The formation of the Himalaya mountain range.

The Himalayas were formed in phases most likely from around 65 million years ago, although the Indian subcontinental landmass on the Indian plate did not have a hard impact against the Asian landmass until around 25 million years ago. What this means is that even though India as an island was still apparently travelling northwards along the Indian Ocean, the Himalayas had started to form because the tectonic plate was already reacting with the Eurasian plate.

Firstly the sea bed was raised and folded into ridges and valleys by the soft impact between the two plates before the continued pressure pushed this rock up to create mountains around 50 million years ago. The relentless northward journey of the Indian plate connected the two landmasses and continued to lift the mountains ever higher, even creating a weather anomaly protecting the Indian subcontinent from the Arctic winds of the north.

Even to this day the Indian plate shifts northwards and pushes the peaks higher.

Nummulites and their influence on Ancient Egypt.

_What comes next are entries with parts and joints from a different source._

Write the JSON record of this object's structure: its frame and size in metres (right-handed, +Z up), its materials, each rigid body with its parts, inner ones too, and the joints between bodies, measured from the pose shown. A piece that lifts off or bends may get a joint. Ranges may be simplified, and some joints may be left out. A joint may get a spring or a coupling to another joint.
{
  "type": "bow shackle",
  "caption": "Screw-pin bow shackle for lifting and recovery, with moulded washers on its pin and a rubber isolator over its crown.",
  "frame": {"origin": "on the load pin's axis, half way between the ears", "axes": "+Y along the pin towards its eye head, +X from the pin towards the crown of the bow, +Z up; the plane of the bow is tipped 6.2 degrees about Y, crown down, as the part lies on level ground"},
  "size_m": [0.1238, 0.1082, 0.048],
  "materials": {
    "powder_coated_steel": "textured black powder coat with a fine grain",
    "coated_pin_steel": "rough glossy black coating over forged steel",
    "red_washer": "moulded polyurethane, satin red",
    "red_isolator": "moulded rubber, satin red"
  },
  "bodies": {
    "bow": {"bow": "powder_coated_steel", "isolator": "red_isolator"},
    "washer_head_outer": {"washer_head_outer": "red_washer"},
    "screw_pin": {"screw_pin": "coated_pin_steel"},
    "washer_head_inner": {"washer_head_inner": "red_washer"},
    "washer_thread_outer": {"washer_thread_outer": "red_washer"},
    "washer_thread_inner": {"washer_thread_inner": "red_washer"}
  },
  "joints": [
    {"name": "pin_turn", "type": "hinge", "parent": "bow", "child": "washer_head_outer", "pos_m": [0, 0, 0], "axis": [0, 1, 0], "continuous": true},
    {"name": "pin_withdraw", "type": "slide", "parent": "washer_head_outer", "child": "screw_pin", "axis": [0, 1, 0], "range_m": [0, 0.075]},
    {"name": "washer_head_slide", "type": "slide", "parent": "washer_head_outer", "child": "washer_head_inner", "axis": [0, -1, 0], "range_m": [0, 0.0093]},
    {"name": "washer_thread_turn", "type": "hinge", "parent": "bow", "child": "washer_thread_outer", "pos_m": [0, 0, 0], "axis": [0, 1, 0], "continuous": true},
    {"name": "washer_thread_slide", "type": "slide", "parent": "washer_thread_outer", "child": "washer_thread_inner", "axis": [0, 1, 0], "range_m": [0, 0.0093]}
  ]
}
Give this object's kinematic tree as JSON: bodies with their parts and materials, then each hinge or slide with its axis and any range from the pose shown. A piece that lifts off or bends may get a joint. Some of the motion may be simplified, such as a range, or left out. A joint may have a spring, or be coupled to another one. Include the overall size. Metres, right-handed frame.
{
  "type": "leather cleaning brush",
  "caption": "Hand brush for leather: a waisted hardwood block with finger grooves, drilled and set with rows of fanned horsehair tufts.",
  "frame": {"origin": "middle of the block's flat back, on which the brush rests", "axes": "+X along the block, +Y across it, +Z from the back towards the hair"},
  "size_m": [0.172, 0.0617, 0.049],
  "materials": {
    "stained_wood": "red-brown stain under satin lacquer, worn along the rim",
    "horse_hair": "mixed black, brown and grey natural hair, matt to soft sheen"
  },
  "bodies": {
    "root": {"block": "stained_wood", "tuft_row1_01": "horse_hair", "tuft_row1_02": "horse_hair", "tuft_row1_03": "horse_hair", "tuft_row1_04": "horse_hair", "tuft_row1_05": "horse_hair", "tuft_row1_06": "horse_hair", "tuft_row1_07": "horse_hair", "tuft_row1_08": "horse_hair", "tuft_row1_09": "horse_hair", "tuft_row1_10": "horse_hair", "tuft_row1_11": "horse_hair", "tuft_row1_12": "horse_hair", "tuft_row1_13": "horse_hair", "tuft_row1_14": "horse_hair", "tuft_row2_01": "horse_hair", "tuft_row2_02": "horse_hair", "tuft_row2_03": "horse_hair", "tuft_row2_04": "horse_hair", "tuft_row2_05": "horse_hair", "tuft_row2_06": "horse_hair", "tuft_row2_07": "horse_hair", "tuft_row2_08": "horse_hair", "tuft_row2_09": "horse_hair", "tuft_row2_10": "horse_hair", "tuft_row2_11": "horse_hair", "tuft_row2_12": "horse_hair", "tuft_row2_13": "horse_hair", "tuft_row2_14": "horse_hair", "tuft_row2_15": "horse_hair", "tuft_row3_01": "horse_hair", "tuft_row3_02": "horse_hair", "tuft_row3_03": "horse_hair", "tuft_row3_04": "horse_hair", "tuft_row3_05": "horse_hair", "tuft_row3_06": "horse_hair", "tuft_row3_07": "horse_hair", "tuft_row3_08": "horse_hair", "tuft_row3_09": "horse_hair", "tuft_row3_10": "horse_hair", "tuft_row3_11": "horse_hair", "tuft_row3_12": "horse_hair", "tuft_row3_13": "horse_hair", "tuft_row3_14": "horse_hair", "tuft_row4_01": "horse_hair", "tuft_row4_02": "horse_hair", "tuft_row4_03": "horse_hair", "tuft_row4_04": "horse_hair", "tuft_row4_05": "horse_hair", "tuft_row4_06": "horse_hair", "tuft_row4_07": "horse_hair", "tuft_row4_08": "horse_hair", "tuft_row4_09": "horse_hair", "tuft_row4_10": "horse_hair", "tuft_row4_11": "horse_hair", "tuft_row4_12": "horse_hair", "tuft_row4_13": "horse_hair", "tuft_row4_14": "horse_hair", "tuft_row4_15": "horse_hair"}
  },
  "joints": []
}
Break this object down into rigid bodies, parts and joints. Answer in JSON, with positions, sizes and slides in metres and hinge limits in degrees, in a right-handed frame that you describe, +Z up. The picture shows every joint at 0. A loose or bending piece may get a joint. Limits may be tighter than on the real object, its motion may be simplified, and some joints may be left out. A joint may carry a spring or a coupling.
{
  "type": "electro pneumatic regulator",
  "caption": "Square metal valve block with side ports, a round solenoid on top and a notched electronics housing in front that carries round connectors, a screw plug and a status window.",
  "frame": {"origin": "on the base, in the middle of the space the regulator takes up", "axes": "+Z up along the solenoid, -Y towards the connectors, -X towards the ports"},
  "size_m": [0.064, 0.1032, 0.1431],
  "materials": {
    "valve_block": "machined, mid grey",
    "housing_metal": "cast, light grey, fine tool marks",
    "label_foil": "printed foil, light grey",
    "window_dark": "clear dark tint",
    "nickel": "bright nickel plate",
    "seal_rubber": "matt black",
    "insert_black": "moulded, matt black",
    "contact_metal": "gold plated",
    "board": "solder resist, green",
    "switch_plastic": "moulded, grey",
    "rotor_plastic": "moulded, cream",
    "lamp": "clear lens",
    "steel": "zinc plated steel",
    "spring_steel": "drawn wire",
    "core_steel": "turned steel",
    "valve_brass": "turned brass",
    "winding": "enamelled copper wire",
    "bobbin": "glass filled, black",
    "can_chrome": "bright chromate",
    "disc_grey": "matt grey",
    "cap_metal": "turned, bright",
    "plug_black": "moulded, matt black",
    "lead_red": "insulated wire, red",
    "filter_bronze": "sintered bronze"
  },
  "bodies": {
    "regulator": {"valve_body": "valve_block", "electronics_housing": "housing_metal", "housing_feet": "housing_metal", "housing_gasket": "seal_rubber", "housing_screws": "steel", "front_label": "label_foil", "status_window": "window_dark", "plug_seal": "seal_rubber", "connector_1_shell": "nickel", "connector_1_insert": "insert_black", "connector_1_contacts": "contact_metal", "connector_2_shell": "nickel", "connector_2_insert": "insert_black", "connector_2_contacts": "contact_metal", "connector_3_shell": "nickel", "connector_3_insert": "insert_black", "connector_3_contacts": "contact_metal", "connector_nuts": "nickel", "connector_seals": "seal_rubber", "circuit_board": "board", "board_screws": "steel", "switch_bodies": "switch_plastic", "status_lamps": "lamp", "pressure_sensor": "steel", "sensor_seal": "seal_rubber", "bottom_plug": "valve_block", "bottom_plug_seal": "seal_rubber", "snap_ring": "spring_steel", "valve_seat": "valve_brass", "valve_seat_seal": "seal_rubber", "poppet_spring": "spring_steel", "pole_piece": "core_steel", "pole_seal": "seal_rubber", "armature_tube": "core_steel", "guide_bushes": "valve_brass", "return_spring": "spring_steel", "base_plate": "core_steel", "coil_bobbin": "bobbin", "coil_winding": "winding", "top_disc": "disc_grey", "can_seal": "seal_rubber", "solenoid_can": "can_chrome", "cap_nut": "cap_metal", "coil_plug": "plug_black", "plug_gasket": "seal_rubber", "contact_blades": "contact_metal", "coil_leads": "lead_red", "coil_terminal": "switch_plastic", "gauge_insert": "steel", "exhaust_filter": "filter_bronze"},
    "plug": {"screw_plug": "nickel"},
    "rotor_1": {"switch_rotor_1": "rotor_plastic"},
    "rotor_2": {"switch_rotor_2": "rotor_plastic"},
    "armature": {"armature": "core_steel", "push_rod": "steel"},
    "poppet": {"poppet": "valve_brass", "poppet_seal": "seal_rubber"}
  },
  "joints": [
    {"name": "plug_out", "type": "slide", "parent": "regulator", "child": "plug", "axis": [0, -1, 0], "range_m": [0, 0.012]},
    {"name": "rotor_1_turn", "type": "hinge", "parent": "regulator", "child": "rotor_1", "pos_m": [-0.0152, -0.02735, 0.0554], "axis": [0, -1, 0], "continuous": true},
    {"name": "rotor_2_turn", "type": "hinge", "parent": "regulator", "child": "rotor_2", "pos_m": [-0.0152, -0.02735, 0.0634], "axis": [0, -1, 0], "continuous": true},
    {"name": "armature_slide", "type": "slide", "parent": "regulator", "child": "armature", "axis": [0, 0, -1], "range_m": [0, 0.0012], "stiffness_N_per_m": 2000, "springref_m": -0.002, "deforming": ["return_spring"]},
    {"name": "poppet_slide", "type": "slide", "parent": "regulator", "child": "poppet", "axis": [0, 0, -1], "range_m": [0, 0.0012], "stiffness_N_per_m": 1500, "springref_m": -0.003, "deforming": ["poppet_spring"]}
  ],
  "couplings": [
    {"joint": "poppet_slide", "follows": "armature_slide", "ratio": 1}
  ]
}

40 million years ago, the world’s landmasses were still configuring themselves into their current positions. The tectonic plate of north east Africa had not yet closed against the Anatolian landmass, therefore water from the Atlantic Ocean had a free route directly to the Indian Ocean via the waterway that would become the Mediterranean Sea. Many but not all of today’s lands between modern day Greece and modern day Pakistan, the gap that was to be closed, was in fact underwater.

One of those lands was northern modern day Egypt. A notable area of Egypt and indeed Arabia was submerged around the northern part of today’s Red Sea. Within this body of water a type of creature emerged on the sea bed that had a hard shell. This creature is called a nummulite.

The significance of nummulites is that their shells (abundant in calcium and carbon) became used as Ancient Egyptian coins. The limestone of the Nile Valley was rich in fossilised nummulites and it was this limestone that was used to construct the famous pyramid tomb monuments of Egypt.